The U.S. economy will continue to face uncertainties in the year ahead even as COVIS is replaced by other challenges.

That’s according to National Retail Federation chief economist Jack Kleinhenz who said that the top challenges have shifted from COVID-19 to inflation and the war in Ukraine.

“While the public health situation has greatly improved, the impact of the pandemic continues to spread,” Kleinhenz said. “That ripple has extended into 2022 and includes a disproportionate impact from inflation reaching a 40-year high brought about by strong consumer demand interacting with restricted supply.”

Complicating the picture is the very high uncertainty associated with the war in Ukraine and its effect on the world economy.

“While the United States has a limited trade link with Russia, the war continues to overshadow economic news and could have a potentially serious effect on prices for energy and commodities, adding to inflation concerns,” Kleinhenz said. “The bottom line is that there are just as many uncertainties weighing on the outlook for growth as there were a year ago even if some of the forces at play have changed.”

Kleinhenz’s remarks came in the April issue of NRF’s Monthly Economic Review, which said the economy nonetheless “has strong momentum and the consumer is in the driver’s seat.” Gross domestic product is expected to grow 3.5% this year and personal consumption should be up by the same amount, both down from last year’s unusually high growth rates but still well above pre-pandemic levels.

Job growth and wage increases should drive overall income gains this year, combining with strong household savings built up during the pandemic to support strong retail sales, the report said.
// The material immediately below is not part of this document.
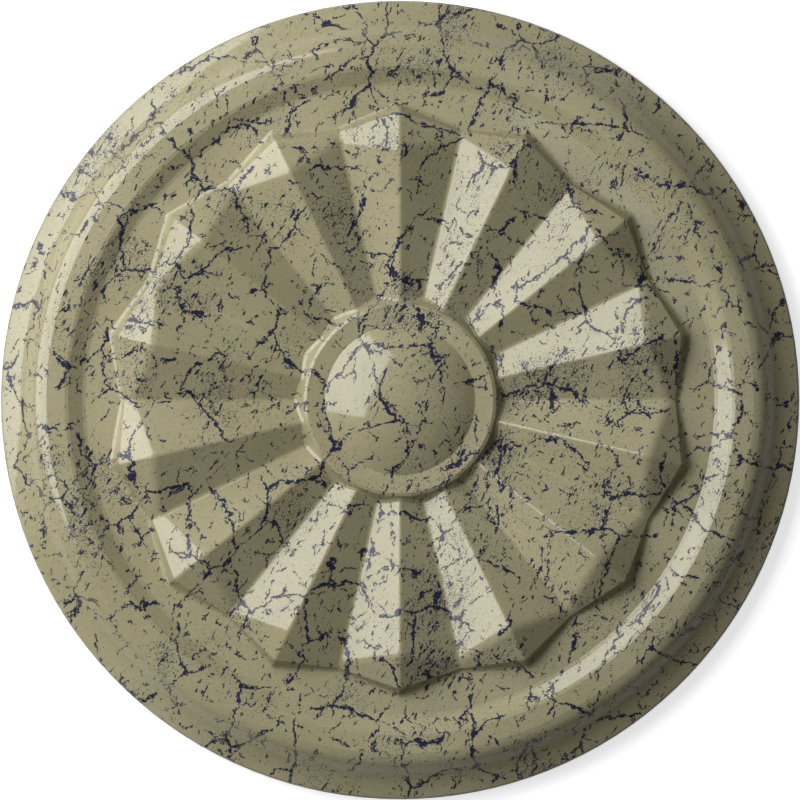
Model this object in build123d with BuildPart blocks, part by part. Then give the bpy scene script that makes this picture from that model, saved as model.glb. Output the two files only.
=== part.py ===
import os
from math import atan2, cos, degrees, hypot, radians, sin, tan
from build123d import *

os.makedirs("parts", exist_ok=True)

# A round ceiling medallion, moulded in one piece with a flat back.
# Millimetres. The origin is the centre of the back face, and +Z comes out of the decorated face.
# A ridge of the flower lies on each end of the Y axis, and a valley on each end of the X axis.

# Rim, from the outer edge inwards: a thin edge, a hollow cove, a bead and the bead's inner slope
outer_diameter = 254.0
edge_height = 6.6
edge_lean = 0.4  # the edge leans in by this much over its height
edge_chamfer = 0.5
cove_width = 11.6
cove_radius = 20.0
bead_rise = 3.3  # above the field, beside it
bead_fall = 0.4  # the bead's top is this much lower beside the cove
bead_width = 9.5
bead_crown_radius = 100.0
bead_round = 6.0
slope_width = 5.3
slope_top_chamfer = 0.6
slope_foot_chamfer = 0.6

# Field: the level floor between the bead and the flower
field_height = 13.3
field_width = 6.5

# Flower: folded petals, with flutes that rise outwards from one point on the axis
petal_count = 14
apex_depth = 7.06  # below the field
ridge_rise = 11.0  # above the field, at the bend where the petal turns down
valley_rise = 2.5  # above the field, at the bend
tip_run = 13.5  # along a ridge, from the bend out to the foot of the tip
notch_run = 2.7  # along a valley, from the bend out to the foot of the notch
notch_depth = 6.0  # the notches lie this far inside the tips
wall_height = 5.6  # at the tips
wall_draft = 22.0  # degrees off the vertical
bend_fillet = 5.0
wall_top_fillet = 0.6
wall_foot_fillet = 1.8
ridge_fillet = 1.6
valley_fillet = 1.8

# Boss: a drafted disc, with a dished ring around a low dome
boss_radius = 30.2
boss_rise = 2.3  # above the field
boss_draft = 26.0  # degrees off the vertical
boss_top_chamfer = 0.7
boss_foot_chamfer = 0.7
ring_width = 6.4
ring_fall = 0.6  # the ring is this much lower beside the dome
dome_rise = 7.0

# Radii that follow from the widths, and heights that follow from the field's
outer_radius = outer_diameter / 2
cove_start = outer_radius - edge_lean
bead_outer = cove_start - cove_width
bead_inner = bead_outer - bead_width
field_outer = bead_inner - slope_width
tip_radius = field_outer - field_width
notch_radius = tip_radius - notch_depth
ridge_bend_radius = tip_radius - tip_run
valley_bend_radius = notch_radius - notch_run
dome_radius = boss_radius - ring_width
bead_height = field_height + bead_rise
apex_height = field_height - apex_depth
ridge_height = field_height + ridge_rise
valley_height = field_height + valley_rise
boss_height = field_height + boss_rise
dome_foot_height = boss_height - ring_fall
dome_sphere_radius = (dome_radius**2 + dome_rise**2) / (2 * dome_rise)
petal_angle = 360 / petal_count
half_petal = petal_angle / 2


def spoke_point(radius, height, angle=0.0):
    return Vector(radius * cos(radians(angle)), radius * sin(radians(angle)), height)


def plane_through(first, second, third):
    return Plane(origin=first, x_dir=second - first, z_dir=(second - first).cross(third - first))


def middle_radius(edge):
    return hypot((edge @ 0.5).X, (edge @ 0.5).Y)


def is_in_valley(edge):
    turn = degrees(atan2((edge @ 0.5).Y, (edge @ 0.5).X))
    return abs(turn / petal_angle - round(turn / petal_angle)) < 0.001


# Planes of half a petal, with its ridge over the X axis and its valley half a petal further round
apex = spoke_point(0, apex_height)
ridge_bend = spoke_point(ridge_bend_radius, ridge_height)
valley_bend = spoke_point(valley_bend_radius, valley_height, half_petal)
tip_foot = spoke_point(tip_radius, field_height)
notch_foot = spoke_point(notch_radius, field_height, half_petal)
wall_out = (notch_foot - tip_foot).cross(Vector(0, 0, 1)).normalized()
wall_lean = wall_height * tan(radians(wall_draft))
tip_top = tip_foot + Vector(-wall_lean / wall_out.X, 0, wall_height)

flute_plane = plane_through(apex, ridge_bend, valley_bend)
end_plane = plane_through(ridge_bend, tip_top, valley_bend)
wall_plane = plane_through(tip_foot, notch_foot, tip_top)

# One petal: a wedge trimmed by the planes and mirrored, with its crest rounded from end to end
with BuildPart() as petal:
    with BuildSketch(Plane.XY.offset(apex_height / 2)):
        with BuildLine():
            blank_corner = spoke_point(outer_radius, 0, half_petal)
            Polyline((0, 0), (blank_corner.X, 0), (blank_corner.X, blank_corner.Y), close=True)
        make_face()
    extrude(amount=ridge_height)
    for limit in (flute_plane, end_plane, wall_plane):
        split(bisect_by=limit, keep=Keep.BOTTOM)
    fillet(petal.edges().filter_by(flute_plane).filter_by(end_plane), bend_fillet)
    fillet(petal.edges().filter_by(wall_plane).filter_by(end_plane), wall_top_fillet)
    mirror(about=Plane.XZ)
    crest = petal.edges().filter_by_position(Axis.Y, -0.01, 0.01).sort_by(Axis.X)[1:]
    fillet(crest, ridge_fillet)

# The medallion. Its profiles stand on the YZ plane, so that their seams keep clear of the valleys.
with BuildPart() as medallion:
    with BuildSketch(Plane.YZ):
        with BuildLine():
            back = Line((0, 0), (outer_radius, 0))
            edge = Line(back @ 1, (cove_start, edge_height))
            cove = RadiusArc(edge @ 1, (bead_outer, bead_height - bead_fall), cove_radius)
            bead = RadiusArc(cove @ 1, (bead_inner, bead_height), -bead_crown_radius)
            slope = Line(bead @ 1, (field_outer, field_height))
            field = Line(slope @ 1, (valley_bend_radius, field_height))
            under_petals = Line(field @ 1, (0, apex_height))
            Line(under_petals @ 1, back @ 0)
        make_face()
        chamfer(vertices().sort_by_distance(cove @ 0)[0], edge_chamfer)
        fillet(vertices().sort_by_distance(cove @ 1)[0], bead_round)
        chamfer(vertices().sort_by_distance(slope @ 0)[0], slope_top_chamfer)
        chamfer(vertices().sort_by_distance(slope @ 1)[0], slope_foot_chamfer)
    revolve(axis=Axis.Z)

    with PolarLocations(0, petal_count, start_angle=half_petal):
        add(petal.part)

    boss_skirt = (boss_height - apex_height) * tan(radians(boss_draft))
    with BuildSketch(Plane.YZ):
        with BuildLine():
            floor = Line((0, apex_height), (boss_radius + boss_skirt, apex_height))
            wall = Line(floor @ 1, (boss_radius, boss_height))
            ring = Line(wall @ 1, (dome_radius, dome_foot_height))
            dome = RadiusArc(ring @ 1, (0, dome_foot_height + dome_rise), -dome_sphere_radius)
            Line(dome @ 1, floor @ 0)
        make_face()
        chamfer(vertices().sort_by_distance(ring @ 0)[0], boss_top_chamfer)
    revolve(axis=Axis.Z)

    # Valleys from the boss down to the field, then the foot of the flower, then the foot of the boss
    flower_edges = medallion.edges().filter_by(
        lambda edge: boss_radius + boss_skirt < middle_radius(edge) < tip_radius
        and abs((edge @ 0.5).Z - field_height) > 0.01
    )
    fillet(flower_edges.filter_by(is_in_valley), valley_fillet)

    floor_edges = medallion.edges().filter_by_position(Axis.Z, field_height - 0.01, field_height + 0.01)
    fillet(floor_edges.filter_by(lambda edge: middle_radius(edge) < tip_radius + field_width / 2), wall_foot_fillet)

    boss_foot = spoke_point(boss_radius + boss_skirt, apex_height, 90)
    boss_wall = medallion.faces().filter_by(GeomType.CONE).sort_by_distance(boss_foot)[0]
    collar = boss_wall.edges().filter_by(GeomType.LINE, reverse=True).filter_by(GeomType.CIRCLE, reverse=True)
    chamfer(collar, boss_foot_chamfer)

medallion.part.label = "medallion"
export_step(medallion.part, "parts/medallion.step")
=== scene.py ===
import math
import bpy
import mathutils
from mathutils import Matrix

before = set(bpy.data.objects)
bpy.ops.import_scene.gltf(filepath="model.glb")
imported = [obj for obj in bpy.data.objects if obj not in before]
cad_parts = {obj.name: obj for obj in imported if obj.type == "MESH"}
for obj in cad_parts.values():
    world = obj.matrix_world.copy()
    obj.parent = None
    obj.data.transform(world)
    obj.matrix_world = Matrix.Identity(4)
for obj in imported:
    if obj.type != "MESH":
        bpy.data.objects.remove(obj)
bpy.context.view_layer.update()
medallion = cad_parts["medallion"]
print("frame loaded")


def linear(hexColour):
    # sRGB hex to the linear values that the sockets take
    parts = [int(hexColour[i:i + 2], 16) / 255 for i in (0, 2, 4)]
    values = [c / 12.92 if c <= 0.04045 else ((c + 0.055) / 1.055) ** 2.4 for c in parts]
    return (*values, 1.0)


def addNode(tree, kind, settings={}, inputs={}):
    node = tree.nodes.new(kind)
    for name, value in settings.items():
        setattr(node, name, value)
    for name, value in inputs.items():
        if isinstance(value, bpy.types.NodeSocket):
            tree.links.new(value, node.inputs[name])
        else:
            node.inputs[name].default_value = value
    return node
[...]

Employment should grow by an average 290,000 jobs per month and the unemployment rate should drop to 3.6%, close to the 50-year low of 3.5% seen just before the pandemic. Any constraints on job growth are expected to be on the supply side as the labor shortage continues, but rising wages could entice people who are not currently seeking work to do so.

Interest rate hikes begun last month by the Federal Reserve to bring inflation under control could slow rate-sensitive consumer spending like home and auto purchases or the use of credit cards. Kleinhenz said he believes the economy is strong enough to withstand the hikes.

“Given the recent geopolitical disruptions, it is likely that there will be some resetting of the U.S. and world economies and that both businesses and consumers will be affected, but it is too soon to tell by how much or for how long,” he noted. “Considerable uncertainty abounds this year and we will be monitoring all developments very closely.”

The report comes as NRF is forecasting that retail sales for 2022 will rise between 6% and 8% to between $4.86 trillion and $4.95 trillion.